The allocation schema’s main entities include:
-
Allocations: They depict data distribution defined by the logical schema onto the physical schemas. Each allocation aligns with an entity in the logical schema and is assigned to a data store.
-
Partitions: They signify horizontal partitioning of data. An entity in the allocation schema can be divided into several partitions, each representing a subset of the data defined by the entity. Partitions offer granular control of data distribution and enhance query execution efficiency.
Physical Schemas
Physical schemas materialize on the underlying data stores. Each data store holds a subset of the schema defined in the allocation layer based on defined allocations and partitions. In cases where an entity’s data model doesn’t align with the data store’s data model, a suitable mapping is performed. Physical schemas enable efficient data storage and retrieval according to each data store’s capabilities. Polypheny supports diverse data store types with different data models and maps entities from the allocation schema to the physical schemas optimally.
Exposed Schemas
Exposed schemas offer a view on the logical schema, granting users and applications access to Polypheny-managed data. They may present a hierarchical naming structure to separate entities from different namespaces, depending on the query language used. They encapsulate the complexity of underlying allocation and physical schemas, letting users interact with the data in line with the logical schema.

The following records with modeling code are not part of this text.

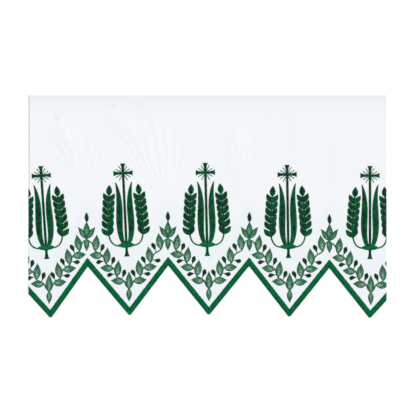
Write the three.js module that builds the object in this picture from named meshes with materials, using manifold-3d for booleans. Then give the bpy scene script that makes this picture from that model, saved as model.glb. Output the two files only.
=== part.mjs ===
// Altar cloth: a white cloth with a deep zigzag lower edge, lying flat and face up.
// A green satin-stitched edging covers the zigzag, and green embroidery stands on the face:
// a cross and a sheaf of wheat over each point, and a leafy garland that follows the zigzag.
// Millimetres, +Z up. The origin is on the surface that the cloth lies on, under its middle.
// +X runs along the cloth and +Y towards its plain upper edge.
import * as THREE from "three";
import { mergeVertices } from "three/addons/utils/BufferGeometryUtils.js";
import Module from "manifold-3d";

const wasm = await Module();
wasm.setup();

// Driving dimensions of the cloth
const clothWidth = 606;
const topEdgeY = 188.7;
const clothThickness = 1.2;
const topHemWidth = 15;
const topHemRise = 0.6;
const hemStepWidth = 1; // over which the hem's second layer rises
const clearance = 0.3; // between pieces that touch on the real cloth
const weldDistance = 1e-3; // vertices closer than this are one

// The zigzag edge: each point's tip, the notch after it, and how far the point's emblem leans.
// The first and last notches lie past the cut sides of the cloth.
const notchBefore = { x: -347.7, y: -98 };
const points = [
  { tipX: -265.2, tipY: -188.3, notchX: -202.6, notchY: -100.3, leanDegrees: 3.8 },
  { tipX: -131.5, tipY: -184.2, notchX: -66.3, notchY: -98.6, leanDegrees: 2.7 },
  { tipX: 2.3, tipY: -183.4, notchX: 70.5, notchY: -99.5, leanDegrees: 1.4 },
  { tipX: 138.6, tipY: -186.8, notchX: 206.3, notchY: -102.8, leanDegrees: 0.9 },
  { tipX: 274.9, tipY: -188.7, notchX: 355.8, notchY: -100, leanDegrees: 0 },
];

// The satin-stitched edging that covers the zigzag edge
const edgingWidth = 8.2;
const edgingRise = 1.0;
const edgingLip = 0.6; // thread wrapped over the cut edge
const edgingFloorGap = 0.3;

// Embroidery relief over the cloth's face
const stitchBottom = clothThickness + clearance;
const stitchRise = 0.9;

// Cross on a tall staff over each point: u across the point, v up from its tip
const cross = {
  footV: 100,
  topV: 257,
  armV: 241,
  armReach: 16,
  barWidth: 4.5,
  flareWidth: 10,
  flareLength: 9,
  footWidth: 10.5,
  rayReach: 14,
  rayWidth: 1.6,
  rayAngles: [30, 60, 120, 150, 210, 240, 300, 330],
};

// Sheaf tied to the staff: an ear of wheat and a blade on each side, the left mirroring the right
const sheaf = {
  earStalk: [
    { u: 0, v: 119 },
    { u: 37, v: 112 },
    { u: 31, v: 142 },
    { u: 25.5, v: 207 },
  ],
  stalkWidth: 2.6,
  stalkSteps: 7,
  firstKernel: 0.35, // share of the stalk's length, and the last kernel's share
  lastKernel: 0.97,
  kernelPairs: 6,
  kernelLength: 18.6,
  kernelWidth: 10.6,
  kernelSpread: 31, // degrees from the stalk
  earSides: 2, // straight lengths on each side of a kernel
  blade: [
    { u: 0, v: 114 },
    { u: 20, v: 142 },
    { u: 1, v: 186 },
    { u: 14, v: 226 },
  ],
  bladeWidth: 12,
  bladeRoot: 0.06, // where the blade's ends lie on its swelling and closing width
  bladeTip: 0.99,
  bladeFullness: 0.7,
  bladeSteps: 7,
  tieV: 119,
  tieWidth: 27,
  tieHeight: 9,
  tieSides: 8,
};

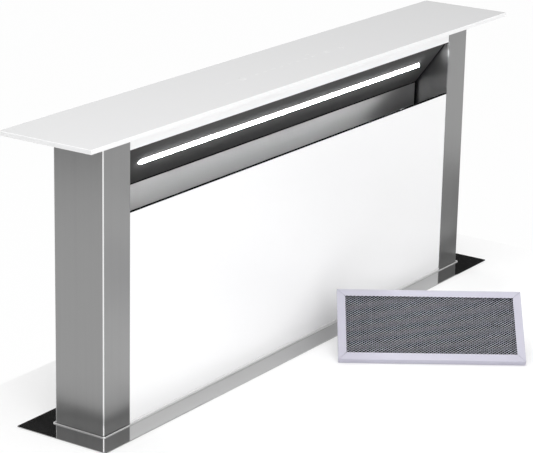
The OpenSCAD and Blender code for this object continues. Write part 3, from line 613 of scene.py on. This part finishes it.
# %% Zinc
SPANGLE = 130
zinc = Finish("zinc_sheet", grey(0.55), metallic=0.85, roughness=0.42)
spangle = zinc.cells(SPANGLE)
zinc.tones(spangle, (0.50, 0.515, 0.53), (0.62, 0.635, 0.65))
zinc.gloss(spangle, 0.34, 0.5)
zinc.bump(zinc.noise(60, 3.0), 0.00006, 0.3)
dress(zinc.material, "casing_shell", "casing_front", "casing_bottom", "worktop_clamps", "floor_feet",
      "blower_inlet")

galvanised = Finish("duct_steel", grey(0.6), metallic=0.9, roughness=0.35)
galvanised.tones(galvanised.cells(90), (0.55, 0.56, 0.58), (0.66, 0.67, 0.68))
galvanised.bump(galvanised.noise(80), 0.00005, 0.3)
dress(galvanised.material, "duct_outlet")
print("zinc on seven nodes")

# %% [markdown]
# ## Machined steel, cast aluminium and wire
# Rails, racks, shaft and pins are bright machined steel with fine turning marks. Motor housings are cast
# aluminium, which has a grainy skin. The handles are bent from bright drawn wire.

# %% Machined and cast metal
bright = Finish("bright_steel", grey(0.56), metallic=1.0, roughness=0.28)
bright.tones(bright.noise(150, 3.0, 0.6), grey(0.5), grey(0.62))
bright.gloss(bright.noise(300, 2.0), 0.2, 0.38)
dress(bright.material, "guide_rails", "lift_racks", "lift_shaft", "flap_pins", "casing_screws")

cast = Finish("motor_metal", grey(0.42), metallic=0.9, roughness=0.48)
cast.tones(cast.noise(400, 3.0), (0.36, 0.37, 0.38), (0.48, 0.49, 0.5))
cast.bump(cast.noise(900, 2.0), 0.0001, 0.5)
dress(cast.material, "fan_motor", "lift_motor")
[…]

The abstraction offers several benefits:
-
Simplicity: Users can interact with the data through a single, unified schema, oblivious of underlying data management complexities.
-
Flexibility: Decoupling the logical schema from the physical schemas allows Polypheny to optimize data storage and retrieval without impacting user interaction.
-
Interoperability: Utilizing namespaces in the logical schema enables querying data from different data models simultaneously, enabling powerful cross-model queries.
In summary, Polypheny’s multi-layered schema model offers significant flexibility, effectively managing data across multiple data models and data stores while providing a simple and consistent interface to users.